TASK REQUIREMENTS -> Each record below must be returned exactly as shown.

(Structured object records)
.....

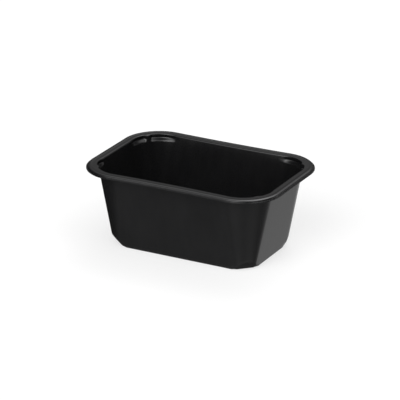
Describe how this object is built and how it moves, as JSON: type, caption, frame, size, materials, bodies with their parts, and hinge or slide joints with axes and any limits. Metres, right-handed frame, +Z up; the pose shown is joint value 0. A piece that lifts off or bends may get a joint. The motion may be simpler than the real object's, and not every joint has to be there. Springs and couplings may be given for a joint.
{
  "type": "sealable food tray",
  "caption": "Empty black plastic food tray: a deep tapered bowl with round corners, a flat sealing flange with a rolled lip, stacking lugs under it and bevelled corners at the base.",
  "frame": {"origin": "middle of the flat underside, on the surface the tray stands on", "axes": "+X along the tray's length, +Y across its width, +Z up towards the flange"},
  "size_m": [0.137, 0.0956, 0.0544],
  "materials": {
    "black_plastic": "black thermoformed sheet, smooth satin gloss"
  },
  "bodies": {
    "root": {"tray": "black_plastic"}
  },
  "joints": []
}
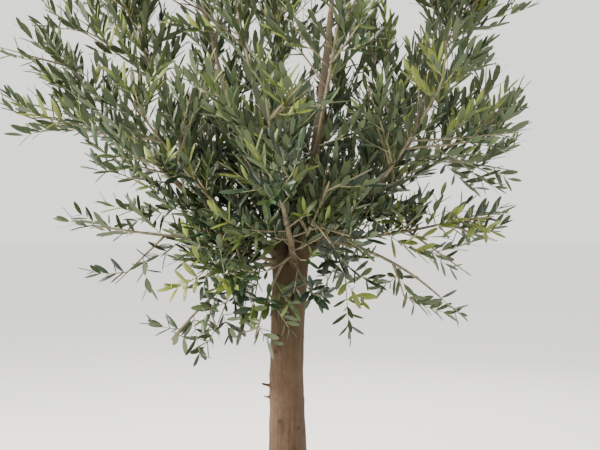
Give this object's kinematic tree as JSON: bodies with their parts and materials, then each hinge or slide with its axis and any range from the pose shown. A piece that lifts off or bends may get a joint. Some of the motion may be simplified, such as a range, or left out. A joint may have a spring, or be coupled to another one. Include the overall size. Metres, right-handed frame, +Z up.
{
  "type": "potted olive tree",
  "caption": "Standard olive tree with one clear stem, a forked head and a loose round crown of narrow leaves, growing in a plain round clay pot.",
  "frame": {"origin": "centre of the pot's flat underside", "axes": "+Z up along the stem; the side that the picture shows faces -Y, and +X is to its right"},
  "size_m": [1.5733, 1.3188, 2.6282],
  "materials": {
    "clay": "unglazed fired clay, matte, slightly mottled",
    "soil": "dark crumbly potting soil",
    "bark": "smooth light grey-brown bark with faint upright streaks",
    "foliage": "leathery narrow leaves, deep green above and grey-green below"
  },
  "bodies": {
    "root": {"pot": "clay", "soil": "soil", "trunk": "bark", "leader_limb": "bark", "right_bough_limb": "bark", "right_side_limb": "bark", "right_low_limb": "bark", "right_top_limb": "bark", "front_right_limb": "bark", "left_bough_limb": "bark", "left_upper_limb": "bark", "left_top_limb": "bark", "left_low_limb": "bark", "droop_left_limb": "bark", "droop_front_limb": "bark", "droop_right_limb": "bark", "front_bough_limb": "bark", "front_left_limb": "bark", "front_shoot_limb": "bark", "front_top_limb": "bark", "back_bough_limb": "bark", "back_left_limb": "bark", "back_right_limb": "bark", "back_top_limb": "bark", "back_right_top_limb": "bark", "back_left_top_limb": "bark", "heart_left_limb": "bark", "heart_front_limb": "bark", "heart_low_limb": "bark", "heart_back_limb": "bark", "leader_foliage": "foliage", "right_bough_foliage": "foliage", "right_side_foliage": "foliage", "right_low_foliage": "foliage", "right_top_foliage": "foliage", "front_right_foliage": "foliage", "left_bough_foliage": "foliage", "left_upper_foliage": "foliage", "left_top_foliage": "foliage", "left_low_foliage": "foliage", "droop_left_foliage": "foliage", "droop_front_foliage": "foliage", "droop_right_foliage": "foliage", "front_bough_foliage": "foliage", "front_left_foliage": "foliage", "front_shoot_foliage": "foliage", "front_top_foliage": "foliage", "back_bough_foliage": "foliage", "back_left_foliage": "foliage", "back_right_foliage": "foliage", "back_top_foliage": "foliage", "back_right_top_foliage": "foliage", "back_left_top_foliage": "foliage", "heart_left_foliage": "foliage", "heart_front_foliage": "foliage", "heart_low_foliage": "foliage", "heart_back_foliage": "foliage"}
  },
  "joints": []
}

.....

SOLUTION FOR THIS EXERCISE ->
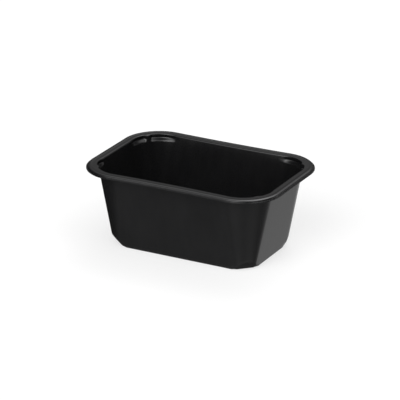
Describe how this object is built and how it moves, as JSON: type, caption, frame, size, materials, bodies with their parts, and hinge or slide joints with axes and any limits. Metres, right-handed frame, +Z up; the pose shown is joint value 0. A piece that lifts off or bends may get a joint. The motion may be simpler than the real object's, and not every joint has to be there. Springs and couplings may be given for a joint.
{
  "type": "sealable food tray",
  "caption": "Empty black plastic food tray: a deep tapered bowl with round corners, a flat sealing flange with a rolled lip, stacking lugs under it and bevelled corners at the base.",
  "frame": {"origin": "middle of the flat underside, on the surface the tray stands on", "axes": "+X along the tray's length, +Y across its width, +Z up towards the flange"},
  "size_m": [0.137, 0.0956, 0.0544],
  "materials": {
    "black_plastic": "black thermoformed sheet, smooth satin gloss"
  },
  "bodies": {
    "root": {"tray": "black_plastic"}
  },
  "joints": []
}
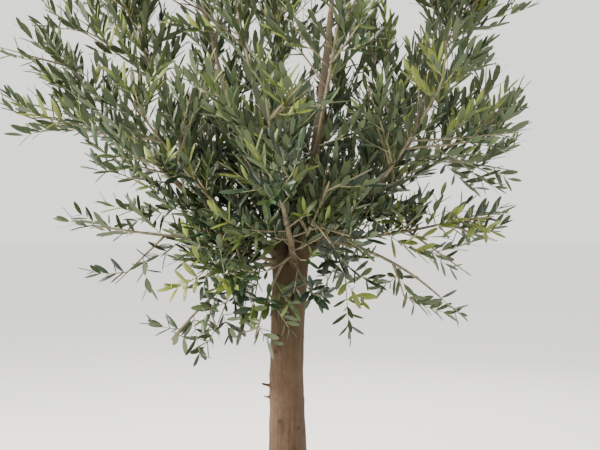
Give this object's kinematic tree as JSON: bodies with their parts and materials, then each hinge or slide with its axis and any range from the pose shown. A piece that lifts off or bends may get a joint. Some of the motion may be simplified, such as a range, or left out. A joint may have a spring, or be coupled to another one. Include the overall size. Metres, right-handed frame, +Z up.
{
  "type": "potted olive tree",
  "caption": "Standard olive tree with one clear stem, a forked head and a loose round crown of narrow leaves, growing in a plain round clay pot.",
  "frame": {"origin": "centre of the pot's flat underside", "axes": "+Z up along the stem; the side that the picture shows faces -Y, and +X is to its right"},
  "size_m": [1.5733, 1.3188, 2.6282],
  "materials": {
    "clay": "unglazed fired clay, matte, slightly mottled",
    "soil": "dark crumbly potting soil",
    "bark": "smooth light grey-brown bark with faint upright streaks",
    "foliage": "leathery narrow leaves, deep green above and grey-green below"
  },
  "bodies": {
    "root": {"pot": "clay", "soil": "soil", "trunk": "bark", "leader_limb": "bark", "right_bough_limb": "bark", "right_side_limb": "bark", "right_low_limb": "bark", "right_top_limb": "bark", "front_right_limb": "bark", "left_bough_limb": "bark", "left_upper_limb": "bark", "left_top_limb": "bark", "left_low_limb": "bark", "droop_left_limb": "bark", "droop_front_limb": "bark", "droop_right_limb": "bark", "front_bough_limb": "bark", "front_left_limb": "bark", "front_shoot_limb": "bark", "front_top_limb": "bark", "back_bough_limb": "bark", "back_left_limb": "bark", "back_right_limb": "bark", "back_top_limb": "bark", "back_right_top_limb": "bark", "back_left_top_limb": "bark", "heart_left_limb": "bark", "heart_front_limb": "bark", "heart_low_limb": "bark", "heart_back_limb": "bark", "leader_foliage": "foliage", "right_bough_foliage": "foliage", "right_side_foliage": "foliage", "right_low_foliage": "foliage", "right_top_foliage": "foliage", "front_right_foliage": "foliage", "left_bough_foliage": "foliage", "left_upper_foliage": "foliage", "left_top_foliage": "foliage", "left_low_foliage": "foliage", "droop_left_foliage": "foliage", "droop_front_foliage": "foliage", "droop_right_foliage": "foliage", "front_bough_foliage": "foliage", "front_left_foliage": "foliage", "front_shoot_foliage": "foliage", "front_top_foliage": "foliage", "back_bough_foliage": "foliage", "back_left_foliage": "foliage", "back_right_foliage": "foliage", "back_top_foliage": "foliage", "back_right_top_foliage": "foliage", "back_left_top_foliage": "foliage", "heart_left_foliage": "foliage", "heart_front_foliage": "foliage", "heart_low_foliage": "foliage", "heart_back_foliage": "foliage"}
  },
  "joints": []
}